The Indian tribal sovereignty case presented to the Supreme Court of the United States but obstructed by the Clerk’s criminal chicanery is called Mahican Tribe and Rick Vanguilder and Mi’kmaq Tribe v. Canada, France, Netherlands, Portugal, Spain, Russia, United Kingdom and United States. Particulars of it are at http://mightisnotright.org/.

To those protesting on Wall Street and those who may be involved in the October March on Washington I have to beg you to realize the unconstitutional empire wants nothing so much as an excuse to nip in the bud the risk of political uprisings. Certainly its agents will use violence that will be attributed to you by a complicit media. Truth is no defence in a court system that is already committed to unconstitutional empire and opposed to constitutional democracy.

Everything Chief Justice Marshall in Marbury v. Madison and President Eisenhower in his Farewell Address to the Nation warned about is now a done deal. If you allow yourselves to become political scapegoats the unconstitutional empire will not only crush you it will raise such an apprehension of a state of emergency that any chance of getting the Supreme Court of the United States to do its job of upholding constitutional supremacy will be lost, probably forever.
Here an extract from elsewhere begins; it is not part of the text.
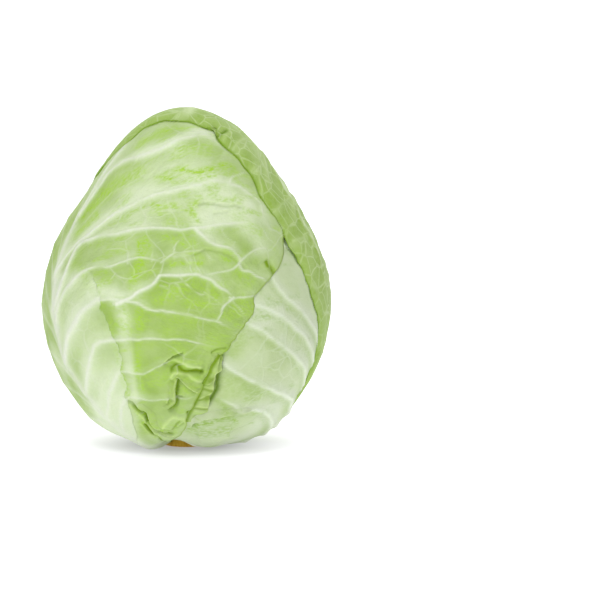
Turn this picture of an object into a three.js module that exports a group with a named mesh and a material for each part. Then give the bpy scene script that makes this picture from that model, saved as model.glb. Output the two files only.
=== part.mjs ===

The opportunity presented by the Mahican and Mi’kmaq Case probably is the last opportunity the rule of law can be made to function.

The rule of law is the only power bigger than might is right which is the only power the empire possesses.

You do not need a revolution.

You should not want a revolution. Words like “bring it on” from the mouths of people armed only with ideals and hopes spoken to people armed with batons, tear gas and guns are heroic but not tactical.

You can not win a revolution based upon violence; and you can not lose a revolution based upon the rule of law.

Tactically you must see you way to choosing the high ground and leave to the empire the swamp.

In any event the American Revolution of 1776 achieved all that you could hope for.

It resulted in a constitution to end empires forever.

That constitution needs defending. It needs you. You need it.

Please take care of yourselves so you can live to save it.